The classic and easily recognizable label of San Francisco's own Anchor Steam Beer, which has been mostly unchanged since 1965, is being jettisoned by Anchor Brewing in favor a rebranding that helps highlight the brewery's other three main beers. But as with any change like this, especially to a well established brand, it's not necessarily going over well on its initial introduction.
Anchor unveiled the rebranding and new design on Monday, which coincides with the brewery's 125th anniversary, and reactions on Twitter have been swift. In the case of the Steam Beer label which is yellow with blue lettering and graphics, comparisons are being made to Twisted Tea and IKEA, which have similar color palettes.
Some examples of comments:
"Thanks, I hate it."
"Was very kind of you to support graduate designers by giving them some work for their portfolios, but sometimes it's worth paying for rebrands."
"The new label is fine. The old one was iconic. I'm mostly concerned about Anchor Brewing trying to be everything to everybody."
"Just...no. Looks like they are going for Corona's market."
— Courtney Colburn (@courtneycolburn) January 26, 2021
The company is trying something new in order to modernize the branding and have the labels for the four main beers — Steam Beer, Liberty Ale, California Lager, and Porter — cohere in a visual way. There was also apparently an intention to make it "retro chic," but it's not clear if that is playing well, at least with the Twitter set.
Dane Volek, the head of Anchor’s pilot brewing program, tells the Chronicle, "We know it’s going to be a shocking change to some people," but he said the company wanted to make sure that the broader public understands they make more beers besides Anchor Steam. "We still get some mail addressed to ‘Anchor Steam Brewery,’" he says.
On the new landing page for the rebranding, the company says, "We’re honoring our past while staying true to our roots, with a look as bold as the brand it represents. But with beer as it is with people, it’s what’s inside that counts. And we didn’t change a thing about our iconic beers."
Below, a side-by-side comparison of the original, vintage-style label, and this new "retro-chic" version.
The Chronicle then went and followed up with the 93-year-old illustrator of the old label, Jim Stitt, who's responsible for all the earlier label designs that are now being replaced. Stitt worked for Anchor for 45 years before retiring in 2019, and he was as diplomatic as one might expect.

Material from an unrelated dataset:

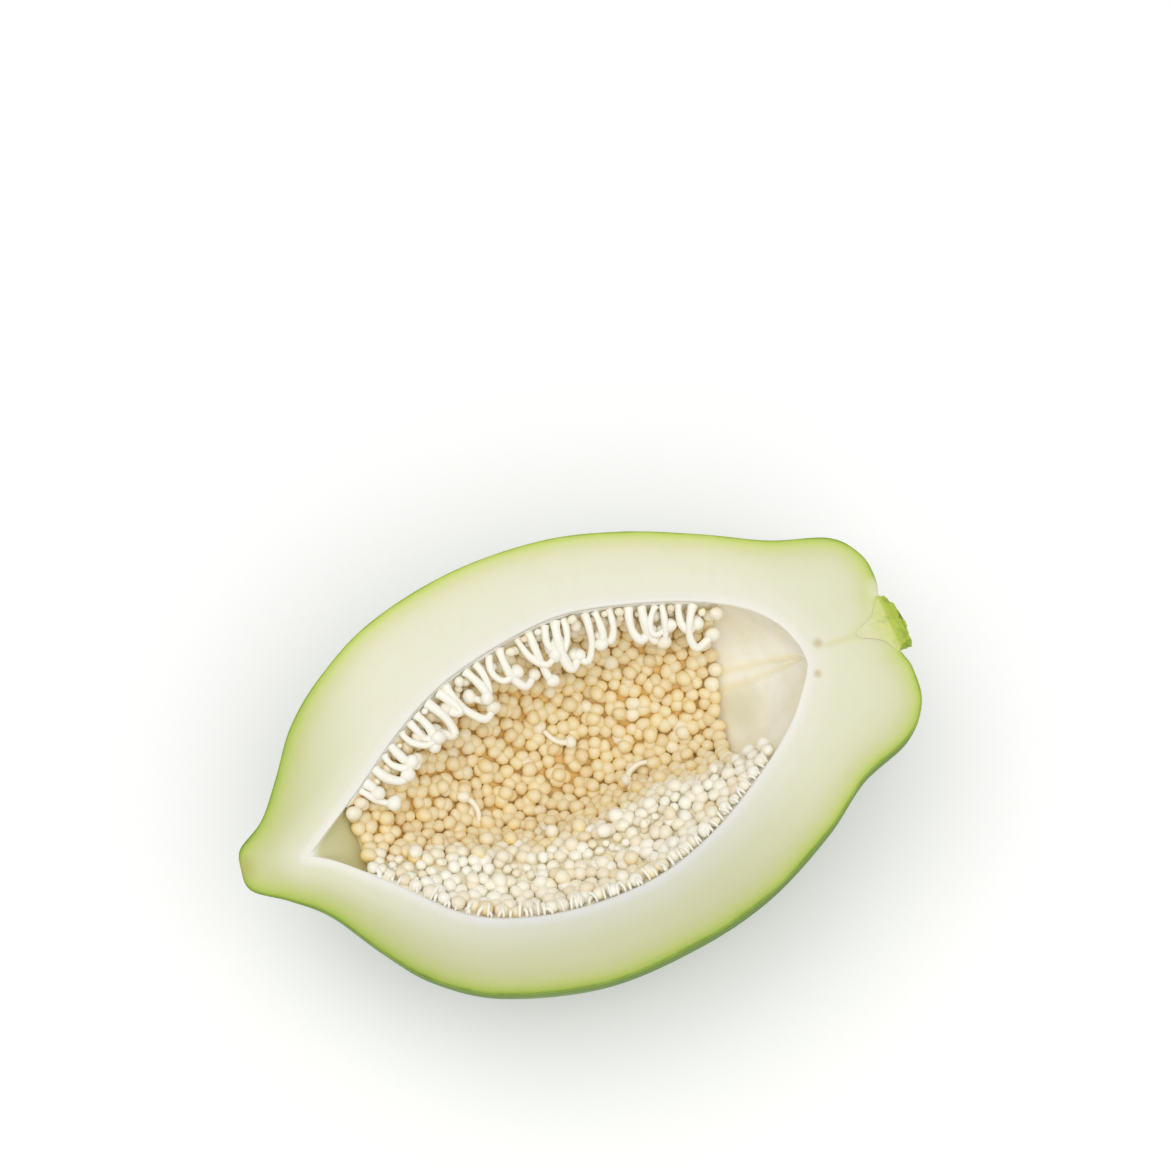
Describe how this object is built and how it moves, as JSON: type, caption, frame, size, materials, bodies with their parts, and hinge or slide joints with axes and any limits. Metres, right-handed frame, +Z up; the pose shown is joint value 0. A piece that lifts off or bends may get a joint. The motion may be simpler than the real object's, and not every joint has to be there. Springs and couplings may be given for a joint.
{
  "type": "papaya half",
  "caption": "Green papaya cut in half lengthwise, lying on its back with the cut face up: pale flesh round an open hollow lined with small seeds, and a cut stalk stub at one end.",
  "frame": {"origin": "middle of the small flat spot on the belly that the half rests on, below its centre of mass", "axes": "+X along the fruit from the blossom tip to the stalk end, +Y across the fruit to the rim with the hanging seeds, +Z up out of the cut face"},
  "size_m": [0.2173, 0.1389, 0.068],
  "materials": {
    "flesh": "moist cut flesh, pale cream with a green layer under a dark green skin",
    "seed_tan": "moist tan seeds in their jelly coats",
    "seed_white": "moist white seeds and stalks",
    "stalk": "rough green stalk stub"
  },
  "bodies": {
    "root": {"fruit_half": "flesh", "seeds_deep": "seed_tan", "seeds_front_rim": "seed_white", "seeds_back_rim": "seed_white", "stalk_stub": "stalk"}
  },
  "joints": []
}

"I expected them to make some major modifications, and they did. I think it’s OK. It’s not bad, it’s just different," Stitt says. He praised the eye-catching nature of the new label, which he says appears to have "strong shelf impact" in stores. He added, "I think what they’ve done is probably correct for the current audience."
The truth is that in an extremely crowded marketplace for craft beer, eye-catching labels likely do make a big difference these days, especially with younger drinkers who have no particular association with the Anchor Steam brand. And the emphasis that brewmaster Fritz Maytag — who took over the legacy brewery in 1965 and turned it into an early pioneer in the nation's craft beer renaissance — on keeping the labels hand-drawn may no longer have the same resonance. As the Chronicle notes from talking to Stitt, Maytag said, "handmade beers require handmade labels." But these days, lots of smaller craft breweries, whose beers are arguably even more handmade than Anchor's, are doing all kinds of crazy things with labels and beer names, and it becomes tough to stand out.
The beer blog Hop Culture highlighted its picks for the 20 best beer labels of last year, and below are just three examples that show the state of the art — which has gotten even more creative as cans have come back in fashion, and craft brewers can commission and print unique, colorful labels for one-off beers at will, simply sticking them on the outside of plain aluminum cans.
Anyway, good luck to Anchor Brewing in weathering the opinion storm!